Even those leaders perceived to be ideologically close to the U.S. President have refused to back him in his battle with the progressive forces under the leadership of Chavez. Mexican President Felipe Calderon, who shares Bush's free market ideology, has indicated his neutrality in the increasingly bitter face-off. In fact, he told the media during the Bush visit that Mexico was in the process of normalising diplomatic relations with Venezuela. (Relations between the two states were downgraded during the presidency of Vincente Fox, who left office last year.) Calderon chose to speak out against the Bush administration's policies on Cuba. He said that Washington should realise that there is a lot of suspicion about the U.S. and its motives in the region. The Mexican President was critical of the Bush administration's decision to construct a wall along their common border. The entire region was insulted by this decision, which is viewed as provocative and racist. Many Latin Americans wonder why the U.S. is not building a similar wall along its border with Canada.
Little progress was made during Bush's Brazil visit to secure a substantive agreement over the import of ethanol. The Brazilian government indicated that the U.S. must cease subsidising its own farmers before a deal could be clinched. The U.S. has closed its markets to the import of bio-fuels and subsidised its own agri-business giants to produce grain-based ethanol. Chavez criticised the rationale behind countries such as Brazil growing crops to fuel the cars and economies of rich developed nations.
"We would be using the fertile land that we have, the available water, technology, machinery, fertilizers and so on, to produce food, not for the people, but for the vehicles of the rich - this is something to think about," said Chavez in a speech he gave during his visit to Jamaica. He described Bush's ethanol diplomacy in Brazil as both "irrational and unethical". Suzanne Pereira Dos Santos of Brazil's Landless Workers Movement told a Western news agency that "Bush and his pals are trying to control the production of ethanol in Brazil".
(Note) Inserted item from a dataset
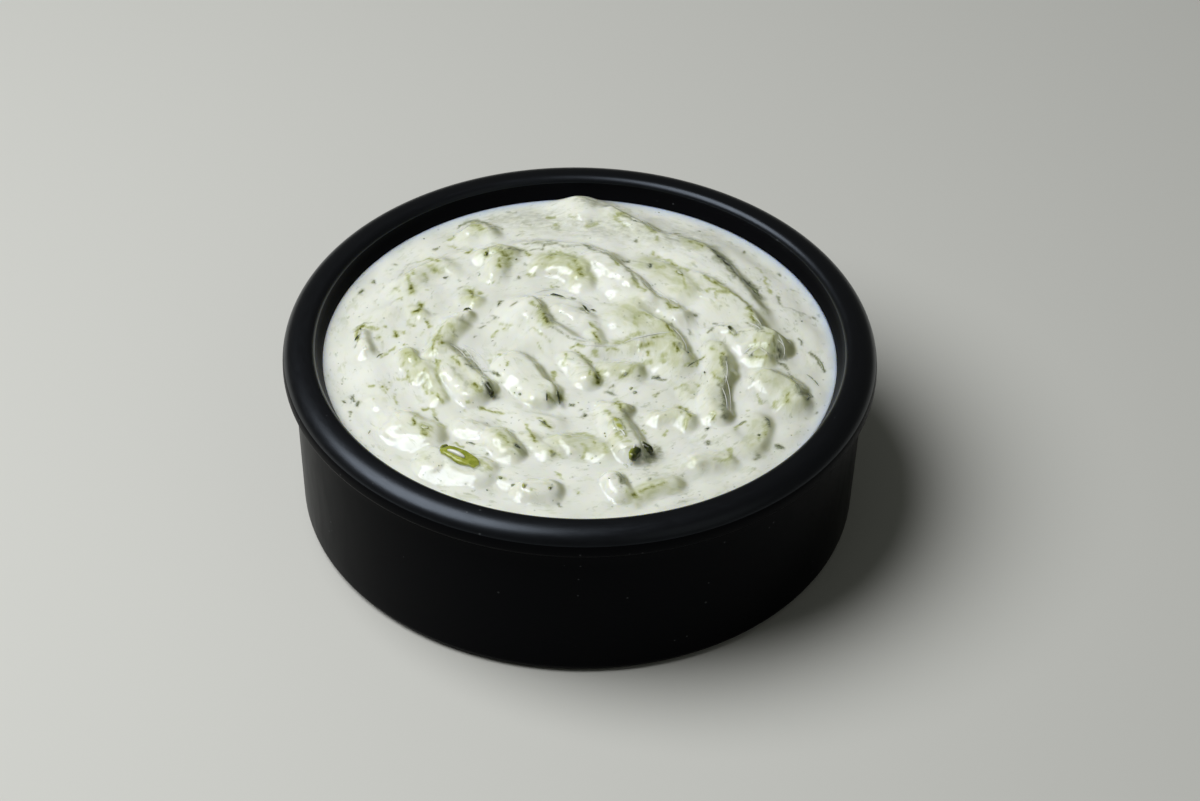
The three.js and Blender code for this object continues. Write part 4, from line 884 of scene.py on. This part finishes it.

Chavez's whirlwind tour of the region produced concrete results. In Bolivia, Chavez and Bolivian President Evo Morales signed an agreement to create an association of South American Gas Producing Countries, called OPEGASUR. They also signed an agreement to strengthen ALBA. Chavez pointed out that owing to ALBA more than half a million Latin Americans had received free eye surgery in less than two years. During his visit to Nicaragua, Chavez pledged to help the country construct an oil refinery with a capacity of 150,000 barrels a day at an estimated cost of $2.5 billion. Venezuela is already supplying oil to the country at a highly subsidised rate.
In a speech in Ciudad de Leon, Nicaragua's second largest city, Chavez said that there were "new winds blowing in Argentina, Bolivia, Ecuador, Venezuela, Nicaragua and Cuba that allow these countries to form an axis of popular forces, of progressive revolutionary and socialist governments, which cross the entire [South] American continent to consolidate the union of the people and to defeat the Empire and its new offensive". During his visit to Haiti, the most impoverished of Latin American nations, Chavez was given a rousing welcome by the people of the capital city, Port Au Prince. During the Chavez visit, cooperation agreements were signed between Venezuela, Cuba and Haiti. These included the creation of a $1 billion fund, which will be used to purchase equipment to construct housing for the poor and to deploy Cuban medical personnel in Haiti.